At the EAA, I am confident that you will experience this fascination of philosophy. It is a rare opportunity for undergraduates to meet postgraduates and leading faculty members in the same room for discussion, and you can learn a lot through a wide range of events and classes. Although philosophy and thought are the main themes, the subject also extends to modern social phenomena and technology, and Komaba’s liberal arts are put into practice through the collaboration of various disciplines. Above all, the EAA, with its variety of people and themes, is a place open to serendipity, and I am sure that new ideas will be waiting to be encountered.

DU Yanting

“The East Asian Academy for New Liberal Arts” is abbreviated as “EAA”, but I believe that the “New Liberal Arts” part is just as important as the “East Asian Academy” part. That is because it shows the EAA is trying to study the East Asian studies as liberal arts rather than liberal arts in East Asia. From the name, one can feel the combination of the East and the West, the classics and the modern, and the study of the government and the folk. The East Asian Academy for New Liberal Arts is not only based on the seven free subjects of the classics and modern times, but also aims to find the study that will be needed in the future 30 years from now.

The internationality of the program is not only expressed by using both Japanese, Chinese, and English, Even in classes where only English is used, one can obtain foreign information to some extent by listening to English spoken by people from different countries, regions and generations. In addition, the combination of different studies, which is believed to become more necessary in the future is also emphasized as students can learn about the knowledge and activities of other departments in the 3-minute talks at youth meetings.

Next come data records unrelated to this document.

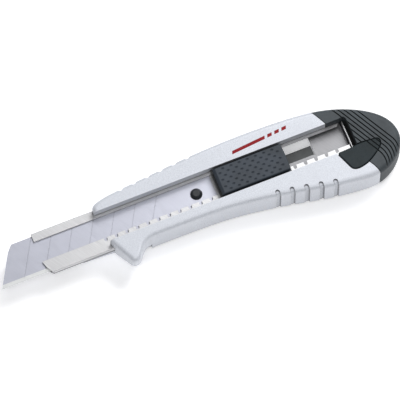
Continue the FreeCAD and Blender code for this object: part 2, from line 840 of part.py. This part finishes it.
def cap_grip():
    """The rubber outside of the cap, with slanting ribs over its front."""
    body = new_body("cap_grip")
    plan = new_sketch(body, "XY_Plane", "Dims.back_face")
    ahead = 148.0
    trace(plan, (ahead, 25.2), ("curve", [SEAM_TOP] + CAP_EDGE + BELLY[:2] + [(ahead, -10.8)]))
    pad(body, plan, "Dims.cap_front - Dims.back_face")
    fillet(body, "Dims.cap_round", level(dim("cap_front")))
    cut_tail(body)
    round_back(body)
    cut_handle_off(body)
    for draw, low in ((core_outline, CORE_LOW), (core_foot, FOOT_LOW)):
        cavity = new_sketch(body, "XY_Plane", low)
        draw(cavity)
        pocket(body, cavity, f"({CORE_HIGH}) - ({low})", reverse=True)
    throat = new_sketch(body, "YZ_Plane", "160")
    rectangle(throat, 2.3, -8.2, 13.7, -3.6)
    pocket(body, throat, "8.2", reverse=True)
    behind = new_sketch(body, "YZ_Plane", "150")
    channel_outline(behind)
    pocket(body, behind, "Dims.slit_start - 0.4 - 150", reverse=True)
    plate_slot = new_sketch(body, "YZ_Plane", "166")
    rectangle(plate_slot, 2.5, -5.3, 16.4, 8.0)
    pocket(body, plate_slot, "Dims.slit_start - 166", reverse=True)
    cut_slit(body)
    seat = new_sketch(body, "XY_Plane", "Dims.cap_front + 1")
    latch_outline(seat, LATCH_GAP)
    pocket(body, seat, "Dims.cap_front + 1 - 3.9")
    cut_ribs(body, "Dims.cap_front", "Dims.rib_depth", range(int(dim("rib_count"))))
    return body


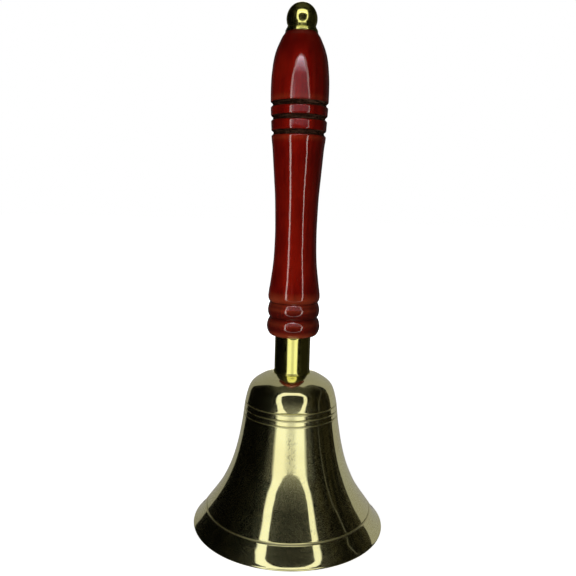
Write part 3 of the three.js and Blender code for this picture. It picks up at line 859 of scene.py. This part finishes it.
def link_point(s):
    """Point at distance s round the link in the YZ plane, from halfway up its +Y side."""
    straight, bend = LINK_TOP - LINK_BOTTOM, math.pi * LINK_R
    if s < straight / 2:
        return 0, LINK_R, LINK_TOP - straight / 2 + s
    s -= straight / 2
    if s < bend:
        angle = s / LINK_R
        return 0, LINK_R * math.cos(angle), LINK_TOP + LINK_R * math.sin(angle)
    s -= bend
    if s < straight:
        return 0, -LINK_R, LINK_TOP - s
    s -= straight
    if s < bend:
        angle = s / LINK_R
        return 0, -LINK_R * math.cos(angle), LINK_BOTTOM - LINK_R * math.sin(angle)
    return 0, LINK_R, LINK_BOTTOM + s - bend


def towards(start, end, share=0.4):
    start, end = np.array(start), np.array(end)
    return tuple(start + (end - start) * share)


link_length = 2 * (LINK_TOP - LINK_BOTTOM) + 2 * math.pi * LINK_R - LINK_GAP
link_path = [link_point(LINK_GAP / 2 + link_length * i / LINK_STEPS)
             for i in range(LINK_STEPS + 1)]
# an extra ring close to each cut end keeps its taper short
link_path = ([link_path[0], towards(link_path[0], link_path[1])] + link_path[1:-1]
             + [towards(link_path[-1], link_path[-2]), link_path[-1]])
link_end_r = LINK_WIRE_R - WIRE_END
link_radii = [link_end_r] + [LINK_WIRE_R] * (len(link_path) - 2) + [link_end_r]
link = make_piece("wire_link", sweep(link_path, link_radii, normal=Vector((1, 0, 0))),
                  "clapper_link", "dark_iron", smooth_angle=50, body="clapper_link")

# ------------------------------------------------------------------ clapper

CLAPPER_EYE_R, CLAPPER_WIRE_R = 3.0, 1.2
EYE_PLAY = 0.08
CLAPPER_EYE_Z = CLAPPER_PIVOT_Z + LINK_WIRE_R + CLAPPER_WIRE_R + EYE_PLAY - CLAPPER_EYE_R
CLAPPER_EYE_BOTTOM = CLAPPER_EYE_Z - CLAPPER_EYE_R
NECK_Z = CLAPPER_EYE_BOTTOM - 2.4
BALL_BORE, SPIGOT_R = 1.66, 1.6
# riveted end under the ball: (r, height from the ball's bottom)
RIVET = [(0.6, -1.05), (1.2, -0.98), (1.8, -0.78), (2.2, -0.45), (2.3, -0.22), (2.25, -0.06),
         (SPIGOT_R, -0.05)]
# collar on the ball: (r, height from the ball's top)
COLLAR = [(SPIGOT_R, 0.05), (2.2, 0.05), (2.3, 0.16), (2.3, 0.75), (2.22, 0.95),
          (1.98, 1.45), (1.92, 2.2)]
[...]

I am studying a subject related to the environment and resources. Therefore, I believe that there will be more and more tasks related to environmental problems that would require cooperation between nations, subjects, and generations to solve the problems. In EAA, these three barriers serve as a source of inspiration, and I believe that discovering new possibilities for oneself and one’s department in an environment full of knowledge and ideas is the appeal and significance of this program.